There are so many games out there we couldn't possibly review them all. Welcome to Snapshot, where we highlight games that might fall outside our usual coverage but are still something we think you should know about. Today: Datura for PS3.

Standing amongst fallen leaves in an unknown forest, a face stares at me from the side of a tree. It's not a real face, of course, only a mask. Expending considerable effort, I pry the mask from the tree, revealing a hollow behind it. Housed within the hollow is a small pickaxe. Upon grasping the handle, I black out.

I wake up in the middle of a frozen wasteland. Crawling along the hard surface, I clear away some snow with my forearm, exposing the ice underneath. It's not a wasteland at all; it's a lake. Beneath the ice is a golden chalice. A noise from behind prompts me to clear away more snow, exposing a horror underneath: A woman is trapped below the ice, and she's still alive.

The pickaxe still rests in my hand, so I immediately go to work, chipping away as the woman squirms against the surface. My heart pounds as the axe falls again and again, slowly cracking the ice. Finally, the ice gives way – directly beneath me – and I tumble into the chilly abyss, sinking down as I watch the light of sky recede into nothingness. Again, I awake in the forest, the mask in my hand, which I quickly discard.

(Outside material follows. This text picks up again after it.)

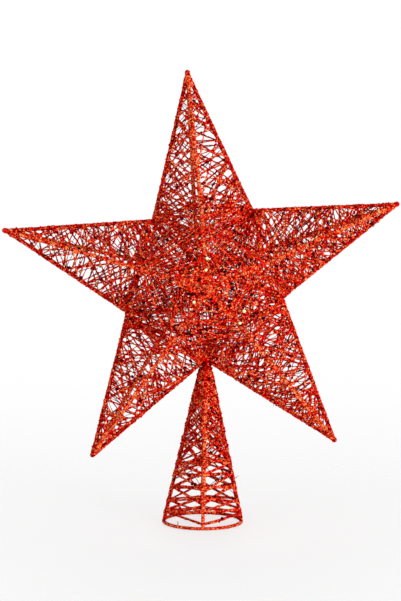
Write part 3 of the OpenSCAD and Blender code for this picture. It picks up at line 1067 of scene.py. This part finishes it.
def peak_buttons():
    """The weld beads under their turns of thread."""
    for face in FACES:
        yarn = Yarn(PEAK_SEED + len(face))
        rng = yarn.rng
        for _ in range(BUTTON_TURNS):
            axis = unit(rng.normal(size=3))
            a = squared(rng.normal(size=3), axis)
            b = np.cross(axis, a)
            t = np.linspace(0, math.tau * BUTTON_ROUND, BUTTON_POINTS)[:, None]
            yarn.tube(PEAKS[face] + (a * np.cos(t) + b * np.sin(t)) * BUTTON_R,
                      yarn_radius(rng, BUTTON_POINTS, THREAD_R), axis)
        # the thread on the weld beads takes the ridges' painted highlight
        piece(yarn, f"{face}_peak_button", [ridge_highlight])


# The caps of thread on the tips: thickness, length, its rounded share, and reach past each tip
TIP_R = 1.7 * MM
TIP_LENGTH = 6 * MM
TIP_ROUNDED = 0.30
TIP_PAST = (2.6 * MM, 2.8 * MM, 1.2 * MM, 2.4 * MM, 2.4 * MM)
TIP_ROUGH, TIP_RIB = 0.10 * MM, 0.12 * MM
TIP_POINTS, TIP_SIDES = 22, 12


def tip_caps():
    for k in ARMS:
        yarn = Yarn(TIP_SEED + k)
        run = unit(CENTRE - TIPS[k])
        t = np.linspace(0, 1, TIP_POINTS)
        radius = TIP_R * np.sqrt(np.clip(1 - (1 - t / TIP_ROUNDED).clip(0, 1) ** 2, 0.04, 1))
        rough = yarn.rng.normal(size=(TIP_POINTS, TIP_SIDES)) * TIP_ROUGH
        rib = TIP_RIB * np.cos(math.tau * t[:, None] * TIP_LENGTH / WRAP_PITCH
                               - np.arange(TIP_SIDES) * math.tau / TIP_SIDES)
        yarn.tube(TIPS[k] - run * TIP_PAST[k] + run * (t * TIP_LENGTH)[:, None],
                  radius[:, None] * (1 + rough / TIP_R + rib / TIP_R),
                  OUTWARD["back"], sides=TIP_SIDES)
        piece(yarn, f"tip_cap_{k + 1}", [edge_red])


# The camera that the photograph was taken with

IMAGE_W, IMAGE_H = 401, 601
AZIMUTH, ELEVATION, ROLL = -5.59, 8.07, 0.27
DISTANCE = 2.0
FOCAL_PIXELS = 3180.7
SENSOR = 36.0
STAR_AT = (203.65, 280.99)


def take_camera():
    az, el, roll = (math.radians(v) for v in (AZIMUTH, ELEVATION, ROLL))
    forward = np.array([-math.sin(az) * math.cos(el), math.cos(az) * math.cos(el), -math.sin(el)])
    level = np.array([math.cos(az), math.sin(az), 0])
    rise = np.cross(level, forward)
    right = math.cos(roll) * level + math.sin(roll) * rise
    up = -math.sin(roll) * level + math.cos(roll) * rise
    scale = DISTANCE / FOCAL_PIXELS
    aim = (CENTRE - right * (STAR_AT[0] - IMAGE_W / 2) * scale
           + up * (STAR_AT[1] - IMAGE_H / 2) * scale)
    data = bpy.data.cameras.new("camera")
    data.sensor_width = SENSOR
    data.lens = FOCAL_PIXELS * SENSOR / IMAGE_H
    data.clip_start, data.clip_end = 0.05, 100
    cam = bound(bpy.data.objects.new("camera", data))
    turn = Matrix((right, up, -forward)).transposed()
    cam.matrix_world = Matrix.Translation(Vector(aim - forward * DISTANCE)) @ turn.to_4x4()
    bpy.context.scene.camera = cam


# Floor, sky and lamps

WHITE = (1, 1, 1, 1)


def white_to_the_camera(tree):
    path = add_node(tree, "LightPath", {})
    either = add_node(tree, "Math", {0: path["Is Camera Ray"], 1: path["Is Glossy Ray"]},
                      "MAXIMUM")
    return add_node(tree, "Math", {0: either[0], 1: path["Is Transmission Ray"]}, "MAXIMUM")[0]


def make_world(level):
    world = bpy.data.worlds.new("studio")
    bpy.context.scene.world = world
    world.use_nodes = True
    tree = world.node_tree
    light = tree.nodes["Background"]
    feed(tree, light, {"Color": WHITE, "Strength": level})
    seen = add_node(tree, "Background", {"Color": WHITE, "Strength": 1.0})
    blend = add_node(tree, "MixShader",
                     {0: white_to_the_camera(tree), 1: light.outputs[0], 2: seen[0]})
    feed(tree, tree.nodes["World Output"], {"Surface": blend[0]})


# The floor, a little under the ring, and how it fades into the white round it
FLOOR_R = 1.1
FLOOR_DROP = 0.35 * MM
FLOOR_WHITE = 0.93
FADE_FROM, FADE_TO = 0.05, FLOOR_R * 0.6
FADE_LEAST = 0.68


def make_floor():
    """A pale round floor that fades into the white round it."""
    bpy.ops.mesh.primitive_circle_add(vertices=96, radius=FLOOR_R, fill_type="TRIFAN",
                                      location=(0, 0, -FLOOR_DROP))
    floor = bpy.context.object
    floor.name = "floor"
    mat = bpy.data.materials.new("floor")
    mat.use_nodes = True
    tree = mat.node_tree
    bsdf = tree.nodes["Principled BSDF"]
    feed(tree, bsdf, {"Base Color": (FLOOR_WHITE,) * 3 + (1,), "Roughness": 0.9,
                      "Specular IOR Level": 0.1})
    place = add_node(tree, "TexCoord", {})["Object"]
    length = add_node(tree, "VectorMath", {0: place}, "LENGTH")["Value"]
    fade = add_node(tree, "MapRange", {"Value": length, "From Min": FADE_FROM,
                                       "From Max": FADE_TO, "To Min": FADE_LEAST})["Result"]
    fade.node.interpolation_type = "SMOOTHSTEP"
    clear = add_node(tree, "BsdfTransparent", {})
    blend = add_node(tree, "MixShader", {0: fade, 1: bsdf.outputs[0], 2: clear[0]})
    feed(tree, tree.nodes["Material Output"], {"Surface": blend[0]})
    floor.data.materials.append(mat)


# The light of the sky, and the lamps: place, width and power
SKY_LEVEL = 0.66
LAMPS = {"key": ((1.1, -1.6, 0.05), 1.1, 37), "fill": ((-1.4, -1.2, 1.0), 1.4, 3),
         "rim": ((0.2, 1.6, 1.2), 1.0, 8)}


def lamp(name, place, size, power):
    data = bpy.data.lights.new(name, "AREA")
    data.shape = "DISK"
    data.size = size
    data.energy = power
    obj = bound(bpy.data.objects.new(name, data))
    obj.location = place
    obj.rotation_mode = "QUATERNION"
    obj.rotation_quaternion = (Vector(CENTRE) - Vector(place)).to_track_quat("-Z", "Y")


take_camera()
make_world(SKY_LEVEL)
make_floor()
for name, values in LAMPS.items():
    lamp(name, *values)

outline_wraps()
ridge_wraps()
cone_wraps()
ring_wrap()
peak_buttons()
tip_caps()
for arm in ARMS:
    arm_threads(arm)
for face in FACES:
    web_threads(face)
pale_dots()
cone_threads()
neck_threads()

# Materials of the bare wires, which show at their ends only; the ridges and welds take the ridges'
# painted highlight
for name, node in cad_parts.items():
    skin = ridge_highlight if "ridge" in name or "weld" in name else edge_red
    node.data.materials.clear()
    node.data.materials.append(skin)

bpy.context.scene.view_settings.view_transform = "Standard"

This is a moment pulled directly from Datura. Did I do something wrong? Something right? I haven't got a clue.
Critics, myself included, are wont to use words like "experience" when describing a game. "Game" is often not the most interesting descriptor, and, frankly, it's boring to use the same terms over and over again. But "experience" is probably the most accurate word I could attach to Datura – an experience (mostly) amplified by its use of the PlayStation Move.

As Datura begins, an unnamed, unseen protagonist awakens in a moving ambulance, a blanket covering his body and electrodes stuck to his chest. From a first-person perspective, your first task is to ... remove your blanket and yank a pair of electrodes off your chest. This results in the heart monitor flatlining and the (not particularly observant) paramedic jolting you a couple of times with a defibrillator.

After you black out (die?), you wake up in a forest, at which point you are given no advice other than the fact that touching white trees will impart you with "spiritual knowledge," and a handy update to your map. Interacting with the world of Datura requires mimicking the appropriate action with the Move. For instance, to view the map – sketched in a simple spiral notebook – you must hold it up to your "face," with the paper getting closer or further away from the screen depending on where you hold the Move.

What happens next, story-wise, is essentially up to you. There are multiple vignettes to discover, each of which require players to solve a simple puzzle. This usually results in the protagonist being zipped away to a distant locale. One moment, you might be examining a tree – your strange, disembodied hand caressing its bark as you wave the Move – and the next, you might be running through a machine gun trench in a war zone, or escaping from a police van, or madly trying to save a woman from an icy death. Each of these situations generally offer a binary choice. In the previous example, you could choose to save the woman or attempt to extract the golden chalice.

Apart from a black or white dot representing your choice after each vignette, Datura offers no obvious reward or punishment. The choice isn't always clear either. Despite my attempt to save a drowning woman, I still wound up drowning myself and received a black dot for my effort.


My advice: Don't worry about it and just soak it all in. Whether you're navigating a hedge maze or floating through some kind of pyrotechnic insect rave, the experience is so bizarre and wholly unique that it doesn't really matter. No one ever speaks, and everything is left up to interpretation. Are you dead? Dreaming? Again, it's up to you.

We started the Snapshot feature to highlight games that Joystiq would otherwise lack the time or resources to fully review. In the case of Datura, a full "review" wouldn't really be fair. The whole of it is very short – I managed to "finish" in about an hour and a half – and many will immediately scoff at the ten dollar price. To those need some justification, I would put it like this: You're not so much paying to own a product as you are paying admission to witness some performance art.

I'm not guaranteeing that you'll enjoy every minute of it – in fact, the Move controls can be downright clunky at times – but the experience is definitely different. If different is something you crave, I can't recommend Datura enough.


This review is based on a PSN download of of Datura, provided by Sony.